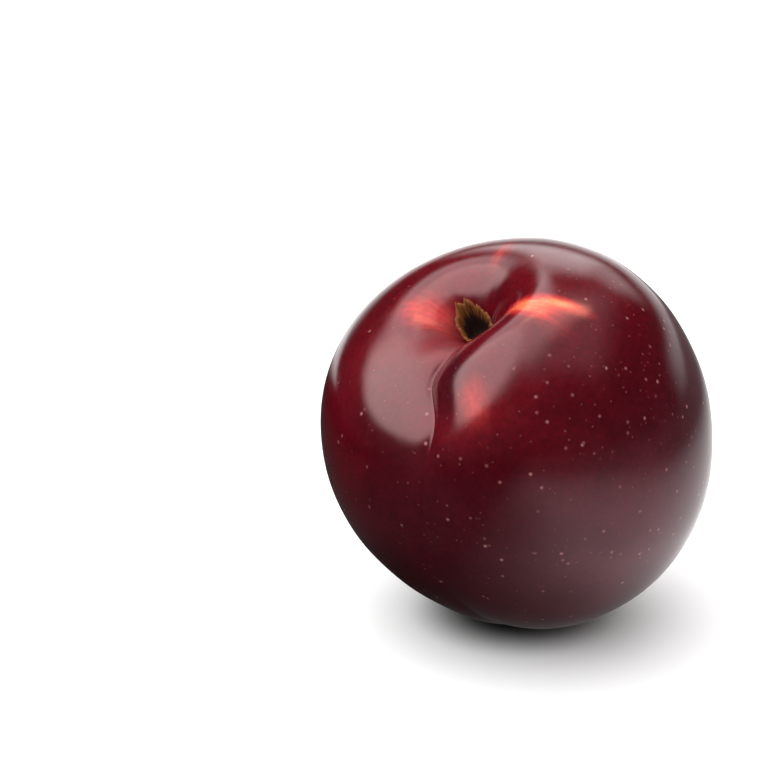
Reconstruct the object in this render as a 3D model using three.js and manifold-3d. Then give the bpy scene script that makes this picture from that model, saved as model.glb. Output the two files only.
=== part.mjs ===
// A ripe dark plum lying tipped on its cheek, with the torn foot of its stalk still in the stem cavity.
// Millimetres, +Z up. The fruit rests on z = 0, and the origin lies under the middle of its body.
//
// Each shape is a formula in the fruit's own frame: z runs up the stem axis, and x points from the axis
// to the suture, the seam that runs from the stalk to the tip. "polar" is the angle from the stem axis
// and "azimuth" the angle round it from the suture, both in radians.
import * as THREE from "three";
import { mergeVertices } from "three/addons/utils/BufferGeometryUtils.js";
import Module from "manifold-3d";

const wasm = await Module();
wasm.setup();

// Driving dimensions
const RADIUS = 31; // of the cheeks, so the plum is 62 wide
const LEAN = 26; // degrees that the stem axis leans from upright
const LEAN_TOWARDS = 225; // degrees round from +X, so it leans to the front left
const SUTURE_TURN = 17; // degrees that the suture is turned about the stem axis
const REST_HEIGHT = 30.9; // of the body's middle above the ground; what hangs lower is pressed flat
const TOUCHING_GAP = 0.3; // between the stalk's foot and the flesh that holds it

// The body: a ball with a drawn-out tip, full shoulders and a flatter side along the suture
const TIP_RISE = 1.5;
const TIP_SHARPNESS = 3;
const SHOULDER_RISE = 0.7;
const SHOULDER_AT = 54;
const SHOULDER_SPREAD = 18;
const THINNING = 0.5; // from front to back
const SLIMMING = 0.7; // of the cheek at the suture's right
const FLAT_SIDE_DEPTH = 1.8;
const FLAT_SIDE_AT = 110;
const FLAT_SIDE_TURN = -18; // degrees round from the suture

// The stem cavity: a wide funnel, steeper on one side, with a throat
const FUNNEL_DEPTH = 7.5;
const FUNNEL_SPREAD = 9;
const FUNNEL_LOPSIDED = 0.25;
const FUNNEL_STEEP_SIDE = 45;
const FUNNEL_POWER = 1.6;
const THROAT_DEPTH = 3.5;
const THROAT_SPREAD = 5.2;

// The suture: the skin sags towards it, slowly on its left and in a steep fold on its right, deepest where
// it cuts the cavity's rim. A fine crease runs along it to the tip.
const SAG = 3.4;
const SAG_AT = 27;
const SAG_SPREAD = 28;
const SAG_STARTS = [-12, 16]; // distances from the stem axis between which it sets in
const LEFT_SLOPE = 18;
const RIGHT_SLOPE = 8.5;
const FOLD_SHARE = 0.6;
const FOLD_HALF_WIDTH = 3.5;
const NARROWING = 0.4; // of the right slope's widths, away from the stem cavity
const NARROWS_BETWEEN = [27, 50]; // degrees from the stem axis
const CREASE_DEPTH = 0.4;
const CREASE_AT = 27;
const CREASE_SPREAD = 15;
const CREASE_STARTS = [1, 7];
const CREASE_BELOW = 0.4;
const CREASE_LEFT_WIDTH = 1.5;
const CREASE_RIGHT_WIDTH = 3;
const ROUNDNESS = 1.3;
const SUTURE_ENDS = [140, 178];
// Where the suture's line bends aside: degrees from the stem axis, how far that spreads, and by how much
const BENDS = [
  { at: 29, spread: 9, shift: -2.0 },
  { at: 46, spread: 9, shift: 1.0 },
  { at: 98, spread: 26, shift: -2.8 },
];

// The torn foot of the stalk: a ragged cup, tall on the side away from the suture
const FOOT_RADIUS = 2.0;
const FOOT_FLARE = 1.2; // on its tall side
const FOOT_WALL = 0.6;
const FOOT_HEIGHT = 0.6; // on its low side
const FOOT_TALL_SIDE = 236; // degrees round from the suture
const FOOT_TALLER_BY = 4.6; // on its tall side
const FOOT_SEGMENTS = 30;

// Mesh density
const SEGMENTS = 80;
const SEAM_CROWDING = 0.65; // how far the segments crowd towards the suture, from 0 to 1
const CAVITY_RINGS = 15;
const CAVITY_EDGE = 26; // degrees from the stem axis to the last cavity ring
const BODY_RINGS = 40;

const bell = (x, spread) => Math.exp(-((x / spread) ** 2));
const degrees = THREE.MathUtils.radToDeg;
const radians = THREE.MathUtils.degToRad;
const smoothstep = THREE.MathUtils.smoothstep;

// The body's distance from its middle, before the cavity and the suture are pressed into it.
function bodyRadius(polar, azimuth) {
  const across = Math.sin(polar);
  const turned = Math.cos(azimuth - radians(FLAT_SIDE_TURN));
  const flatSide =
    Math.cos(polar) * Math.cos(radians(FLAT_SIDE_AT)) + across * turned * Math.sin(radians(FLAT_SIDE_AT));
  const tip = ((1 - Math.cos(polar)) / 2) ** TIP_SHARPNESS;
  return (
    RADIUS +
    TIP_RISE * tip +
    SHOULDER_RISE * bell(degrees(polar) - SHOULDER_AT, SHOULDER_SPREAD) -
    THINNING * (across * Math.cos(azimuth)) ** 2 -
    SLIMMING * Math.max(0, across * Math.sin(azimuth)) ** 3 -
    FLAT_SIDE_DEPTH * Math.max(0, flatSide) ** 4 +
    unevenness(polar, azimuth)
  );
}

// Low waves that keep the skin from being a perfect ball. They die out at both ends of the axis.
function unevenness(polar, azimuth) {
  const across = Math.sin(polar);
  return (
    0.16 * across ** 3 * Math.sin(3 * azimuth + 1.1 + 1.5 * polar) +
    0.09 * across ** 4 * Math.sin(5 * azimuth - 0.7 - 2.2 * polar)
  );
}

// How far the skin sags towards the suture and its crease.
function sutureDepth(polar, azimuth) {
  const across = RADIUS * Math.sin(polar);
  const along = across * Math.cos(azimuth);
  const atPolar = (at, spread) => bell(degrees(polar) - at, spread);
  const bend = BENDS.reduce((sum, { at, spread, shift }) => sum + shift * atPolar(at, spread), 0);
  const right = across * Math.sin(azimuth) - bend;
  const onRight = right > 0;

  const rounded = (width) => Math.exp(-(Math.abs(right / width) ** ROUNDNESS));
  const narrowing = 1 - NARROWING * smoothstep(degrees(polar), ...NARROWS_BETWEEN);
  const broad = bell(right, RIGHT_SLOPE * narrowing);
  const flank = (1 - FOLD_SHARE) * broad + FOLD_SHARE * rounded(FOLD_HALF_WIDTH * narrowing);
  const slope = onRight ? flank : bell(right, LEFT_SLOPE);
  const sag = SAG * atPolar(SAG_AT, SAG_SPREAD) * smoothstep(along, ...SAG_STARTS) * slope;

  const depth =
    CREASE_DEPTH * atPolar(CREASE_AT, CREASE_SPREAD) +
    CREASE_BELOW * (1 - smoothstep(degrees(polar), ...SUTURE_ENDS));
  const crease = depth * rounded(onRight ? CREASE_RIGHT_WIDTH : CREASE_LEFT_WIDTH);
  return sag + crease * smoothstep(along, ...CREASE_STARTS);
}

// How far the stem cavity sinks below the body.
function cavityDepth(distance, azimuth) {
  const spread = FUNNEL_SPREAD * (1 - FUNNEL_LOPSIDED * Math.cos(azimuth - radians(FUNNEL_STEEP_SIDE)));
  const funnel = FUNNEL_DEPTH * Math.exp(-((distance / spread) ** FUNNEL_POWER));
  return funnel + THROAT_DEPTH * bell(distance, THROAT_SPREAD);
}

// A point of the skin, in the fruit's own frame.
function skinPoint(polar, azimuth) {
  const radius = bodyRadius(polar, azimuth) - sutureDepth(polar, azimuth);
  const distance = radius * Math.sin(polar);
  const sunk = polar < Math.PI / 2 ? cavityDepth(distance, azimuth) : 0;
  return new THREE.Vector3(
    distance * Math.cos(azimuth),
    distance * Math.sin(azimuth),
    radius * Math.cos(polar) - sunk,
  );
}

// A closed geometry over stacked rings of points, with a single point at each end.
function closedByRings(first, rings, last) {
  const count = rings[0].length;
  const points = [first, ...rings.flat(), last];
  const faces = [];
  for (let i = 0; i < count; i++) {
    const next = (i + 1) % count;
    faces.push(0, 1 + i, 1 + next);
    for (let ring = 0; ring < rings.length - 1; ring++) {
      const upper = 1 + ring * count;
      const lower = upper + count;
      faces.push(upper + i, lower + i, lower + next);
      faces.push(upper + i, lower + next, upper + next);
    }
    const bottom = 1 + (rings.length - 1) * count;
    faces.push(bottom + i, points.length - 1, bottom + next);
  }
  return new THREE.BufferGeometry().setFromPoints(points).setIndex(faces);
}

function fruitGeometry() {
  const polars = [];
  for (let i = 1; i <= CAVITY_RINGS; i++) {
    polars.push(radians((CAVITY_EDGE * i) / CAVITY_RINGS));
  }
  for (let i = 1; i < BODY_RINGS; i++) {
    polars.push(radians(CAVITY_EDGE + ((180 - CAVITY_EDGE) * i) / BODY_RINGS));
  }
  const azimuths = Array.from({ length: SEGMENTS }, (_, i) => {
    const even = (2 * Math.PI * i) / SEGMENTS;
    return even - SEAM_CROWDING * Math.sin(even);
  });
  const rings = polars.map((polar) => azimuths.map((azimuth) => skinPoint(polar, azimuth)));
  return closedByRings(skinPoint(0, 0), rings, skinPoint(Math.PI, 0));
}

// The ragged edge of the torn stalk, as a share of its height.
function tornEdge(azimuth) {
  return (
    0.09 * Math.sin(5 * azimuth + 0.6) +
    0.08 * Math.sin(7 * azimuth + 2.1) +
    0.08 * Math.sin(11 * azimuth + 4.0)
  );
}

function stalkFootGeometry() {
  const azimuths = Array.from({ length: FOOT_SEGMENTS }, (_, i) => (2 * Math.PI * i) / FOOT_SEGMENTS);
  // The height of the cavity's floor under the foot, which the foot's underside follows.
  const seat = (distance, azimuth) => skinPoint(Math.asin(distance / RADIUS), azimuth).z + TOUCHING_GAP;
  const towardsTallSide = (azimuth) => (1 + Math.cos(azimuth - radians(FOOT_TALL_SIDE))) / 2;
  const rim = (azimuth) =>
    (FOOT_HEIGHT + FOOT_TALLER_BY * towardsTallSide(azimuth) ** 2) * (1 + tornEdge(azimuth));
  const point = (distance, z, azimuth) =>
    new THREE.Vector3(distance * Math.cos(azimuth), distance * Math.sin(azimuth), z);
  // A ring that lies on the seat, raised by a thickness, and one part of the way up the wall, flared out.
  const onSeat = (distance, raised) =>
    azimuths.map((azimuth) => point(distance, seat(distance, azimuth) + raised, azimuth));
  const onWall = (distance, flared, up) =>
    azimuths.map((azimuth) => {
      const out = distance + flared * FOOT_FLARE * towardsTallSide(azimuth);
      return point(out, seat(FOOT_RADIUS, azimuth) + up * rim(azimuth), azimuth);
    });
  const bore = FOOT_RADIUS - FOOT_WALL;
  const rings = [
    onSeat(bore * 0.5, FOOT_WALL),
    onSeat(bore, FOOT_WALL),
    onWall(bore, 0.7, 0.7),
    onWall(bore, 1, 0.97),
    onWall(FOOT_RADIUS - FOOT_WALL * 0.4, 1, 1),
    onWall(FOOT_RADIUS, 0.9, 0.9),
    onWall(FOOT_RADIUS, 0.45, 0.45),
    onSeat(FOOT_RADIUS, 0),
    onSeat(FOOT_RADIUS * 0.5, 0),
  ];
  return closedByRings(point(0, seat(0, 0) + FOOT_WALL, 0), rings, point(0, seat(0, 0), 0));
}

// The fruit's own frame, leaned over and lifted to where it rests.
const restPose = new THREE.Matrix4()
  .makeTranslation(0, 0, REST_HEIGHT)
  .multiply(new THREE.Matrix4().makeRotationZ(radians(LEAN_TOWARDS)))
  .multiply(new THREE.Matrix4().makeRotationY(radians(LEAN)))
  .multiply(new THREE.Matrix4().makeRotationZ(radians(SUTURE_TURN)));

function solidOf(geometry) {
  const bare = geometry.clone();
  bare.deleteAttribute("normal");
  bare.deleteAttribute("uv");
  const merged = mergeVertices(bare);
  return new wasm.Manifold(
    new wasm.Mesh({
      numProp: 3,
      vertProperties: merged.attributes.position.array,
      triVerts: new Uint32Array(merged.index.array),
    }),
  );
}

function geometryOf(solid) {
  const mesh = solid.getMesh();
  return new THREE.BufferGeometry()
    .setAttribute("position", new THREE.BufferAttribute(mesh.vertProperties, 3))
    .setIndex(new THREE.BufferAttribute(mesh.triVerts, 1));
}

function namedMesh(name, geometry, material) {
  geometry.computeVertexNormals();
  const mesh = new THREE.Mesh(geometry, material);
  mesh.name = name;
  return mesh;
}

// The fruit's weight presses a small flat spot where it rests: all that would lie below the ground goes.
const groundDepth = 10;
const ground = new THREE.BoxGeometry(3 * RADIUS, 3 * RADIUS, groundDepth).translate(0, 0, -groundDepth / 2);
const restingFruit = solidOf(fruitGeometry().applyMatrix4(restPose)).subtract(solidOf(ground));

const skin = new THREE.MeshStandardMaterial({ color: 0x4d0f17, roughness: 0.28, metalness: 0 });
const driedStalk = new THREE.MeshStandardMaterial({ color: 0x6b4a1c, roughness: 0.85, metalness: 0 });

const plum = new THREE.Group();
plum.add(namedMesh("fruit", geometryOf(restingFruit), skin));
plum.add(namedMesh("stalk_foot", stalkFootGeometry().applyMatrix4(restPose), driedStalk));

export default plum;
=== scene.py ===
from math import cos, pi, radians, sin

import bpy
import numpy as np
from mathutils import Matrix, Vector


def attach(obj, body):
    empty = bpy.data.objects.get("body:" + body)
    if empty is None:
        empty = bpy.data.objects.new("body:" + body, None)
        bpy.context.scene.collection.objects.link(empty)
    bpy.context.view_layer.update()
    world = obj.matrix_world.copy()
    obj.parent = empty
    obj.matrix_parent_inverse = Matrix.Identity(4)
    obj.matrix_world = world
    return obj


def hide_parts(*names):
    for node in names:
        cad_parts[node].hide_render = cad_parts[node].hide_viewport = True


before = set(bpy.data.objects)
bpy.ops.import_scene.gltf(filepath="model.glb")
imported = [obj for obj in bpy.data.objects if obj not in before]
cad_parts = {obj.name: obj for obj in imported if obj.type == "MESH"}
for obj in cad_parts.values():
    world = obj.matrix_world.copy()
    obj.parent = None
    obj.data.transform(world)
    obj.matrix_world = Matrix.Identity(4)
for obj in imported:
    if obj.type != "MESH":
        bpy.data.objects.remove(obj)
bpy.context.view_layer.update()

# A ripe dark plum lying tipped on its cheek. The fruit and the torn foot of its stalk are made here as fine
# meshes over the same form as the solids. Lengths are in millimetres until a mesh is made, angles in degrees.
#
# The form is a formula in the fruit's own frame: z runs up the stem axis, and x points from the axis to the
# suture. "polar" is the angle from the stem axis, and "azimuth" the angle round it from the suture. Both are
# in radians.
MM = 0.001

# Driving dimensions, the same as the solids'
RADIUS = 31.0
LEAN = 26.0
LEAN_TOWARDS = 225.0
SUTURE_TURN = 17.0
REST_HEIGHT = 30.9

TIP_RISE = 1.5
TIP_SHARPNESS = 3
SHOULDER_RISE = 0.7
SHOULDER_AT = 54
SHOULDER_SPREAD = 18
THINNING = 0.5
SLIMMING = 0.7
FLAT_SIDE_DEPTH = 1.8
FLAT_SIDE_AT = 110
FLAT_SIDE_TURN = -18

FUNNEL_DEPTH = 7.5
FUNNEL_SPREAD = 9
FUNNEL_LOPSIDED = 0.25
FUNNEL_STEEP_SIDE = 45
FUNNEL_POWER = 1.6
THROAT_DEPTH = 3.5
THROAT_SPREAD = 5.2

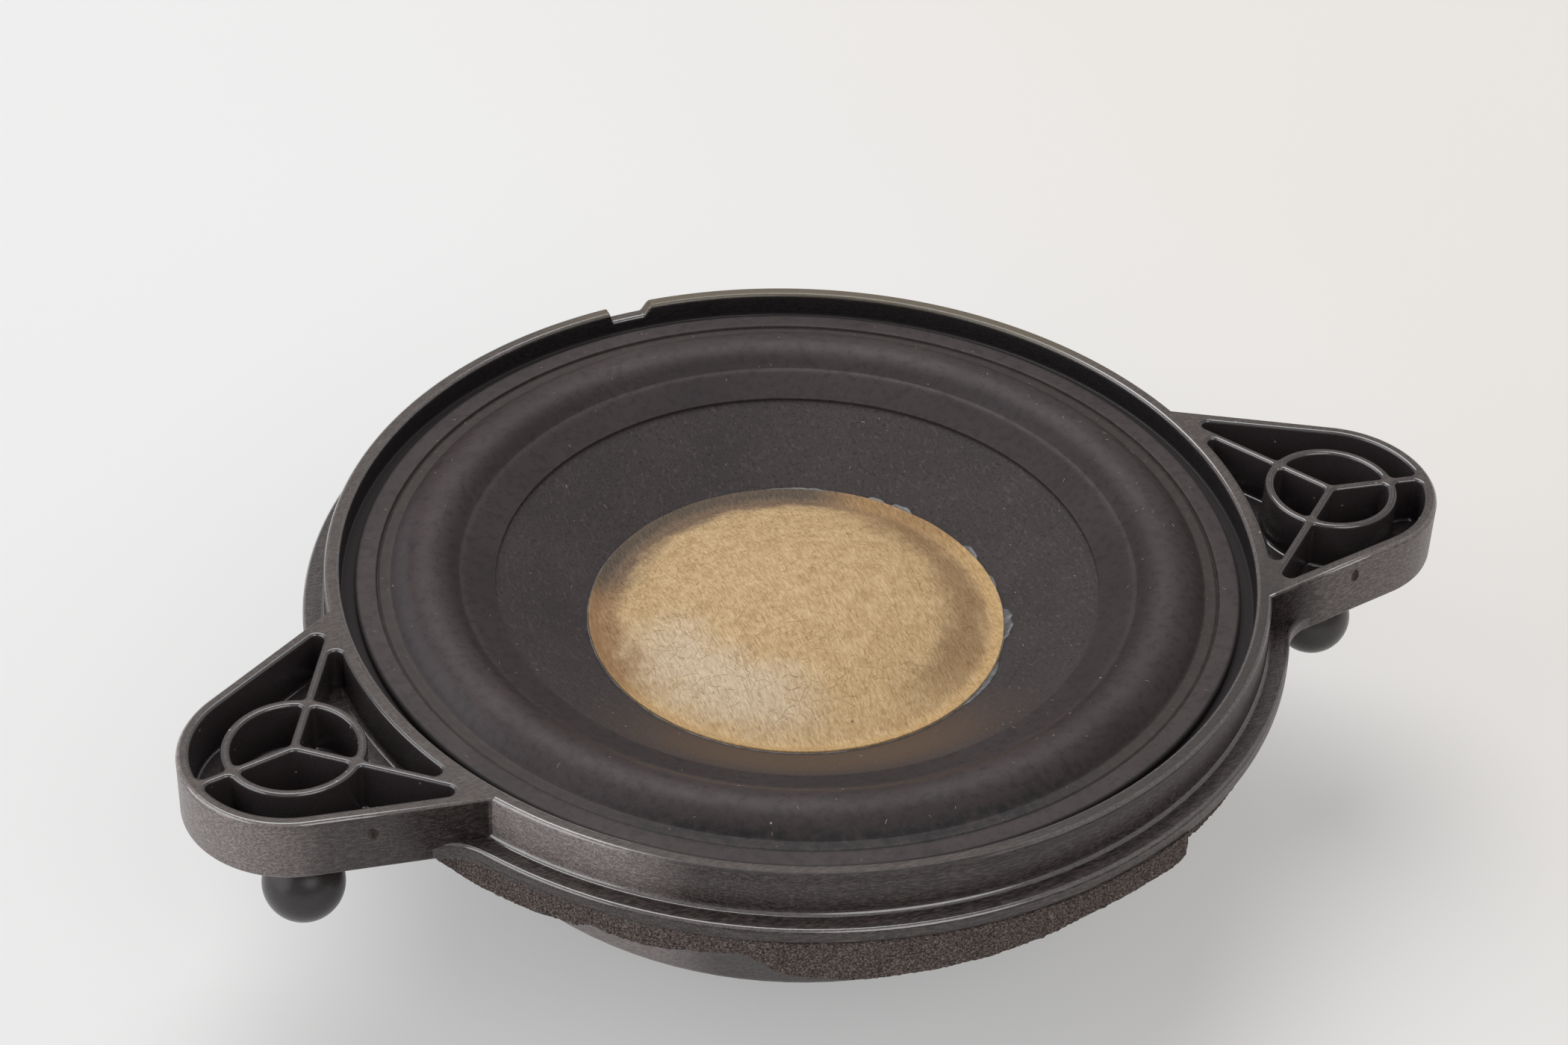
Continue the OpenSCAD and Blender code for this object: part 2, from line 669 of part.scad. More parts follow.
━━━━━━━━━━━━━━━━
• Written problem
Copy out exactly the lines running from the one with "before = set(bpy.data.objects)" to the one with "obj.matrix_world = Matrix.Identity(4)", including both ends, and nothing more.

• Written response
before = set(bpy.data.objects)
bpy.ops.import_scene.gltf(filepath="model.glb")
imported = [obj for obj in bpy.data.objects if obj not in before]
cad_parts = {obj.name: obj for obj in imported if obj.type == "MESH"}
for obj in cad_parts.values():
    world = obj.matrix_world.copy()
    obj.parent = None
    obj.data.transform(world)
    obj.matrix_world = Matrix.Identity(4)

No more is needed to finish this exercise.